Their field research, however, demonstrated that, 40 years later, the project was an enormous success. More than 150,000 people lived in the area. Residents had improved their housing and infrastructure over time. Schools, markets and mosques had been built and teenage girls living in the area were attending secondary schools. The neighborhood, Parcelles Assainies, is now one of the most desirable quartiers in metropolitan Dakar.

The students were very surprised by their discoveries. When they returned to New York they contacted the UN and the World Bank to see if there were other cases of projects being studied 30 to 40 years after they inception. They wanted to know of other cases where early bad results had changed over time. To their astonishment, neither institution could find examples of long-term evaluation.

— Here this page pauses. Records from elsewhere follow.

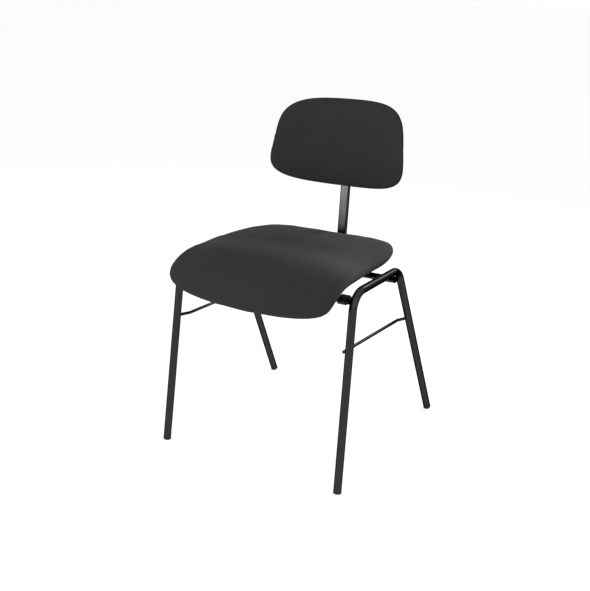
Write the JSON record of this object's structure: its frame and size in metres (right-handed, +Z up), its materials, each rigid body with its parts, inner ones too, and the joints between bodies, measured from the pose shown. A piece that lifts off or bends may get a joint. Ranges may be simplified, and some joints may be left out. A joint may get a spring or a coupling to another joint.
{
  "type": "stacking choir chair",
  "caption": "Armless stacking chair: bent round-tube side frames, rolled-front upholstered seat and a curved upholstered backrest on one central flat post.",
  "frame": {"origin": "on the floor under the middle of the chair's bounding box", "axes": "+Z up; a sitter faces -Y; +X is the sitter's left; the bolt pattern and both cushions are symmetric about the plane X = 0"},
  "size_m": [0.538, 0.5588, 0.8551],
  "materials": {
    "frame_paint": "glossy black powder coat over steel tube",
    "black_plastic": "satin black moulded plastic",
    "black_fabric": "fine plain black upholstery cloth",
    "liner_fabric": "thin black non-woven dust cover",
    "plywood": "raw moulded beech plywood",
    "foam": "moulded polyurethane foam",
    "black_steel": "black oxide steel",
    "zinc_steel": "zinc-plated steel"
  },
  "bodies": {
    "root": {"left_side_frame": "frame_paint", "right_side_frame": "frame_paint", "front_cross_member": "frame_paint", "rear_cross_member": "frame_paint", "left_side_rod": "frame_paint", "right_side_rod": "frame_paint", "back_post": "frame_paint", "left_stacking_buffer": "black_plastic", "right_stacking_buffer": "black_plastic", "front_left_glide": "black_plastic", "front_right_glide": "black_plastic", "rear_left_glide": "black_plastic", "rear_right_glide": "black_plastic", "post_top_plug": "black_plastic", "post_front_plug": "black_plastic", "seat_board": "plywood", "seat_foam": "foam", "seat_cover": "black_fabric", "seat_liner": "liner_fabric", "seat_screws": "black_steel", "seat_screw_washers": "black_steel", "seat_spacers": "black_plastic", "seat_nuts": "zinc_steel", "back_board": "plywood", "back_foam": "foam", "back_cover": "black_fabric", "back_shell": "black_plastic", "back_screws": "black_steel", "back_spacers": "black_plastic", "back_nuts": "zinc_steel"}
  },
  "joints": []
}
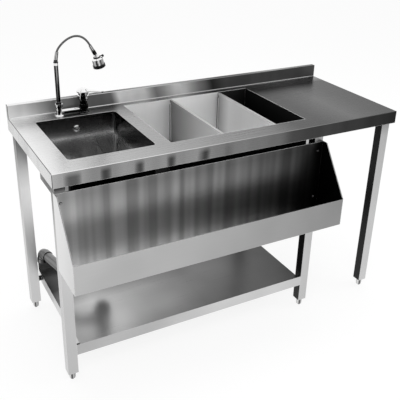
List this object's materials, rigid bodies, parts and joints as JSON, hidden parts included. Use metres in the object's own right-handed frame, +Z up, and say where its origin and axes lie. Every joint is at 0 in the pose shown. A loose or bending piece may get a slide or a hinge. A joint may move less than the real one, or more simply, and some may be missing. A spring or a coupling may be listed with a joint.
{
  "type": "bar sink with ice bin",
  "caption": "Free-standing steel bar station: sink bowl, divided ice bin, mixer tap with flexible spray neck, speed rail, undershelf and open bay",
  "frame": {"origin": "centre of the bounding box in plan, on the floor", "axes": "+X along the worktop from the sink to the plain end, +Y from the front to the upstand at the back, +Z up"},
  "size_m": [1.5, 0.74, 1.2111],
  "materials": {
    "brushed_steel": "fine brushed grain, satin",
    "chrome": "bright polished plating",
    "neck_steel": "ribbed flexible metal, bright",
    "black_plastic": "moulded, slightly satin",
    "rubber": "soft matt rubber",
    "foam": "rigid insulation foam, fine open pores",
    "brass": "machined",
    "ceramic": "smooth ground ceramic"
  },
  "bodies": {
    "frame": {"worktop": "brushed_steel", "channel_front": "brushed_steel", "channel_back": "brushed_steel", "channel_left": "brushed_steel", "channel_middle": "brushed_steel", "channel_bay": "brushed_steel", "channel_right": "brushed_steel", "top_stiffener": "brushed_steel", "leg_front_left": "brushed_steel", "leg_back_left": "brushed_steel", "leg_front_middle": "brushed_steel", "leg_back_middle": "brushed_steel", "leg_front_right": "brushed_steel", "leg_back_right": "brushed_steel", "undershelf": "brushed_steel", "shelf_spacers": "brushed_steel", "shelf_screws": "brushed_steel", "rail_tray": "brushed_steel", "rail_end_left": "brushed_steel", "rail_end_right": "brushed_steel", "rail_screws": "brushed_steel", "sink_bowl": "brushed_steel", "ice_bin_liner": "brushed_steel", "ice_bin_casing": "brushed_steel", "divider_guides": "brushed_steel", "ice_drain": "brushed_steel", "overflow_rosette": "chrome", "waste_flange": "chrome", "tap_body": "chrome", "tailpiece": "chrome", "bottle_trap": "chrome", "waste_pipe": "chrome", "leg_plugs": "black_plastic", "waste_nut": "black_plastic", "ice_drain_nut": "black_plastic", "overflow_pipe": "black_plastic", "waste_gasket": "rubber", "ice_bin_foam": "foam", "tap_backnuts": "brass", "mixer_cartridge": "ceramic"},
    "spout": {"spout_riser": "chrome", "neck_hose": "neck_steel", "neck_ferrules": "chrome"},
    "head": {"spray_head": "chrome", "spray_face": "black_plastic"},
    "selector": {"spray_selector": "black_plastic"},
    "spindle": {"mixer_spindle": "chrome"},
    "lever": {"mixer_lever": "chrome"},
    "basket": {"basket_strainer": "chrome"},
    "divider_a": {"divider_left": "brushed_steel"},
    "divider_b": {"divider_right": "brushed_steel"},
    "floor_a": {"ice_floor_left": "brushed_steel"},
    "floor_b": {"ice_floor_right": "brushed_steel"},
    "foot_front_left_body": {"foot_front_left": "chrome"},
    "foot_back_left_body": {"foot_back_left": "chrome"},
    "foot_front_middle_body": {"foot_front_middle": "chrome"},
    "foot_back_middle_body": {"foot_back_middle": "chrome"},
    "foot_front_right_body": {"foot_front_right": "chrome"},
    "foot_back_right_body": {"foot_back_right": "chrome"}
  },
  "joints": [
    {"name": "spout_swivel", "type": "hinge", "parent": "frame", "child": "spout", "pos_m": [-0.554, 0.311, 0.95], "axis": [0, 0, 1], "continuous": true},
    {"name": "head_tilt", "type": "hinge", "parent": "spout", "child": "head", "pos_m": [-0.387, 0.311, 1.118], "axis": [0, 1, 0], "range_deg": [-18, 18]},
    {"name": "selector_turn", "type": "hinge", "parent": "head", "child": "selector", "pos_m": [-0.387, 0.311, 1.118], "axis": [0.2419, 0, -0.9703], "range_deg": [0, 60]},
    {"name": "mixer_turn", "type": "hinge", "parent": "frame", "child": "spindle", "pos_m": [-0.451, 0.311, 0.96], "axis": [0, 0, 1], "range_deg": [-45, 45]},
    {"name": "lever_lift", "type": "hinge", "parent": "spindle", "child": "lever", "pos_m": [-0.451, 0.311, 0.977], "axis": [-0.7431, -0.6691, 0], "range_deg": [0, 25]},
    {"name": "basket_lift", "type": "slide", "parent": "frame", "child": "basket", "axis": [0, 0, 1], "range_m": [0, 0.3]},
    {"name": "divider_left_lift", "type": "slide", "parent": "frame", "child": "divider_a", "axis": [0, 0, 1], "range_m": [0, 0.25]},
    {"name": "divider_right_lift", "type": "slide", "parent": "frame", "child": "divider_b", "axis": [0, 0, 1], "range_m": [0, 0.25]},
    {"name": "ice_floor_left_lift", "type": "slide", "parent": "frame", "child": "floor_a", "axis": [0, 0, 1], "range_m": [0, 0.25]},
    {"name": "ice_floor_right_lift", "type": "slide", "parent": "frame", "child": "floor_b", "axis": [0, 0, 1], "range_m": [0, 0.25]},
    {"name": "foot_front_left_screw", "type": "slide", "parent": "frame", "child": "foot_front_left_body", "axis": [0, 0, -1], "range_m": [0, 0.018]},
    {"name": "foot_back_left_screw", "type": "slide", "parent": "frame", "child": "foot_back_left_body", "axis": [0, 0, -1], "range_m": [0, 0.018]},
    {"name": "foot_front_middle_screw", "type": "slide", "parent": "frame", "child": "foot_front_middle_body", "axis": [0, 0, -1], "range_m": [0, 0.018]},
    {"name": "foot_back_middle_screw", "type": "slide", "parent": "frame", "child": "foot_back_middle_body", "axis": [0, 0, -1], "range_m": [0, 0.018]},
    {"name": "foot_front_right_screw", "type": "slide", "parent": "frame", "child": "foot_front_right_body", "axis": [0, 0, -1], "range_m": [0, 0.018]},
    {"name": "foot_back_right_screw", "type": "slide", "parent": "frame", "child": "foot_back_right_body", "axis": [0, 0, -1], "range_m": [0, 0.018]}
  ]
}
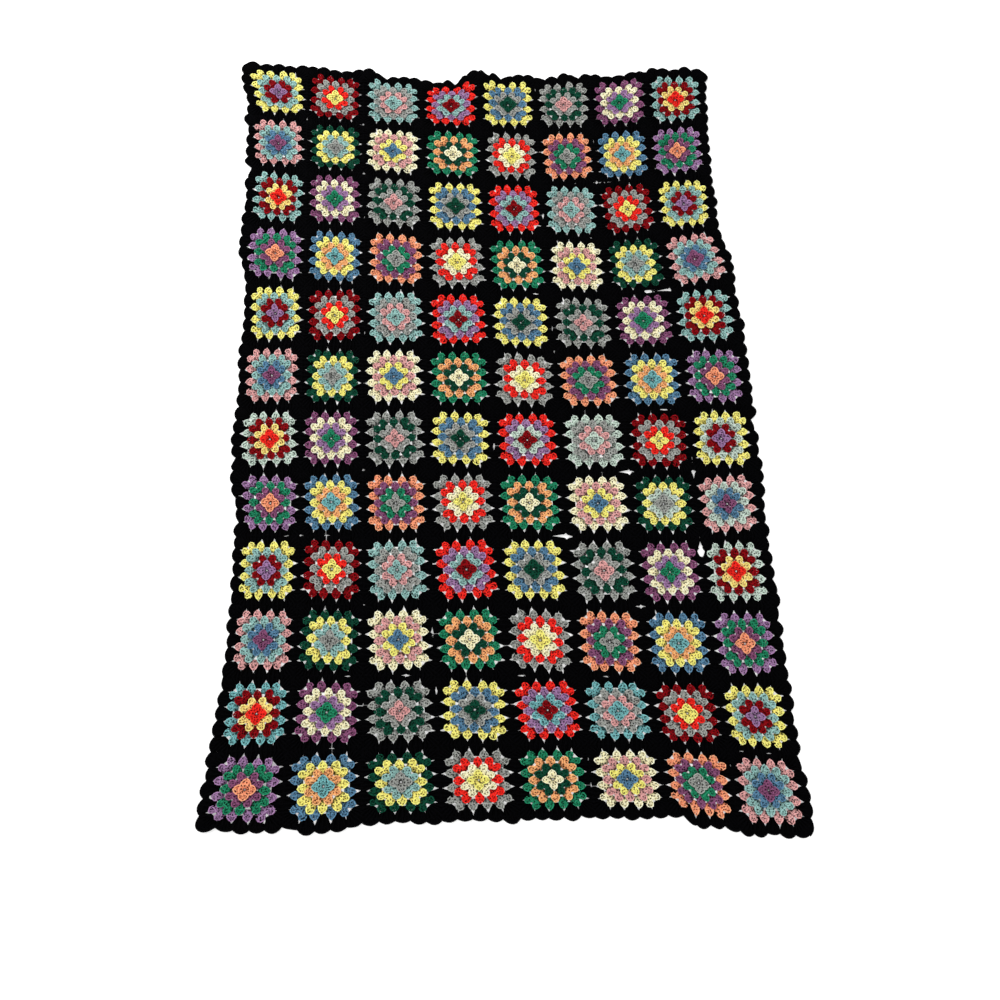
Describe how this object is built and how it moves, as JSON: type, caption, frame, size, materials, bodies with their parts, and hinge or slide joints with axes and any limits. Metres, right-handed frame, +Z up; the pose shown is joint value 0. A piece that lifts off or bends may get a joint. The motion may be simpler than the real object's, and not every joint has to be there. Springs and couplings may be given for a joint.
{
  "type": "granny square blanket",
  "caption": "Rectangular blanket of crocheted granny squares joined edge to edge inside a narrow scalloped edging, lying flat with softly pulled corners.",
  "frame": {"origin": "on the ground under the middle of the blanket's outline", "axes": "+X across the blanket to its right, +Y down its length away from the near edge, +Z up out of the upper face"},
  "size_m": [1.2103, 1.8286, 0.0128],
  "materials": {
    "coloured_yarn": "matt acrylic yarn in many colours, crocheted",
    "black_yarn": "matt black acrylic yarn, crocheted"
  },
  "bodies": {
    "root": {"joined_squares": "coloured_yarn", "scalloped_edging": "black_yarn"}
  },
  "joints": []
}
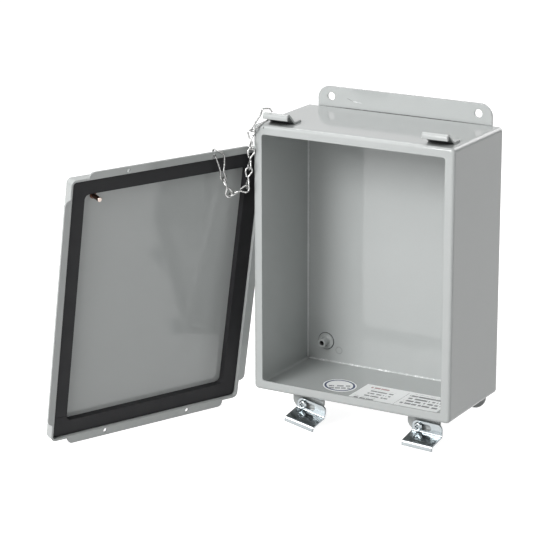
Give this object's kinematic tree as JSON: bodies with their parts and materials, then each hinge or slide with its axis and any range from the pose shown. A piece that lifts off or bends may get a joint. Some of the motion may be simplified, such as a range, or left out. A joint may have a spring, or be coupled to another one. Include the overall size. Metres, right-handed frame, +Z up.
{
  "type": "wall-mount steel enclosure",
  "caption": "Shallow painted steel wall box with an open lipped front, top hooks, bottom screw clamps and a gasketed lift-off cover hung beside it on a chain.",
  "frame": {"origin": "centre of the rectangle of four mounting holes, on the rear face of the mounting feet", "axes": "+X to the right as seen from the open front, +Y back towards the wall, +Z up; the open front faces -Y"},
  "size_m": [0.3385, 0.2766, 0.3077],
  "materials": {
    "grey_paint": "light grey paint, satin",
    "zinc_plate": "bright zinc plate",
    "bright_wire": "bright plated wire",
    "foam_rubber": "black closed-cell foam",
    "copper": "copper flash",
    "label_paper": "plain white label"
  },
  "bodies": {
    "enclosure": {"enclosure_body": "grey_paint", "mounting_foot_upper": "grey_paint", "mounting_foot_lower": "grey_paint", "panel_studs": "grey_paint", "cover_hook_left": "grey_paint", "cover_hook_right": "grey_paint", "clamp_bracket_left": "grey_paint", "clamp_bracket_right": "grey_paint", "oval_label": "label_paper", "data_label": "label_paper", "chain_clip_hook": "bright_wire"},
    "clamp_left": {"clamp_left": "zinc_plate"},
    "clamp_right": {"clamp_right": "zinc_plate"},
    "clamp_screw_left": {"clamp_screw_left": "zinc_plate"},
    "clamp_screw_right": {"clamp_screw_right": "zinc_plate"},
    "cover": {"cover_panel": "grey_paint", "cover_gasket": "foam_rubber", "cover_ground_stud": "copper", "chain_clip_cover": "bright_wire"},
    "chain_link_1": {"chain_link_1": "bright_wire"},
    "chain_link_2": {"chain_link_2": "bright_wire"},
    "chain_link_3": {"chain_link_3": "bright_wire"},
    "chain_link_4": {"chain_link_4": "bright_wire"},
    "chain_link_5": {"chain_link_5": "bright_wire"}
  },
  "joints": [
    {"name": "left_clamp_turn", "type": "hinge", "parent": "enclosure", "child": "clamp_left", "pos_m": [-0.0605, -0.08, -0.1423], "axis": [0, 1, 0], "range_deg": [0, 168.5]},
    {"name": "right_clamp_turn", "type": "hinge", "parent": "enclosure", "child": "clamp_right", "pos_m": [0.0605, -0.08, -0.1423], "axis": [0, 1, 0], "range_deg": [0, 177.5]},
    {"name": "left_screw_turn", "type": "hinge", "parent": "enclosure", "child": "clamp_screw_left", "pos_m": [-0.0605, -0.08, -0.1423], "axis": [0, 1, 0], "continuous": true},
    {"name": "right_screw_turn", "type": "hinge", "parent": "enclosure", "child": "clamp_screw_right", "pos_m": [0.0605, -0.08, -0.1423], "axis": [0, 1, 0], "continuous": true},
    {"name": "cover_swing", "type": "hinge", "parent": "enclosure", "child": "cover", "pos_m": [-0.11845, -0.12904, 0.0797], "axis": [0, 0, 1], "range_deg": [0, 15]},
    {"name": "link_1_twist", "type": "hinge", "parent": "enclosure", "child": "chain_link_1", "pos_m": [-0.10115, -0.10745, 0.1208], "axis": [-0.0022, -0.0027, -1], "range_deg": [-10, 10]},
    {"name": "link_2_twist", "type": "hinge", "parent": "enclosure", "child": "chain_link_2", "pos_m": [-0.10119, -0.1075, 0.103], "axis": [-0.0816, -0.1019, -0.9914], "range_deg": [-10, 10]},
    {"name": "link_3_twist", "type": "hinge", "parent": "enclosure", "child": "chain_link_3", "pos_m": [-0.10264, -0.10931, 0.08535], "axis": [-0.0664, -0.0829, -0.9943], "range_deg": [-10, 10]},
    {"name": "link_4_twist", "type": "hinge", "parent": "enclosure", "child": "chain_link_4", "pos_m": [-0.10382, -0.11079, 0.06765], "axis": [-0.6037, -0.7535, -0.2605], "range_deg": [-10, 10]},
    {"name": "link_5_twist", "type": "hinge", "parent": "enclosure", "child": "chain_link_5", "pos_m": [-0.11457, -0.1242, 0.06302], "axis": [-0.2179, -0.272, 0.9373], "range_deg": [-10, 10]}
  ]
}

This conclusion led students to the observation that no one really knows the results of development aid -- even the critics such as Dambisa Moyo, author of Dead Aid, a book criticizing aid to Africa -- because no serious long-term evaluation has been done.

With this in mind, GPIA students have now begun to study a large urban environmental clean-up project being implemented by the Argentine government in the La Matanza Rachuelo river basin to the south of Buenos Aires. The GPIA has made a five-year commitment to send students to follow the implementation process and to establish baseline data against which future evaluation can be studied. The Argentine government has warmly welcomed the student research effort.

Working in this space between theory and practice trains students -- and citizens -- to ask better questions about what government is doing, what it can do, and how students can themselves become responsible agents of change.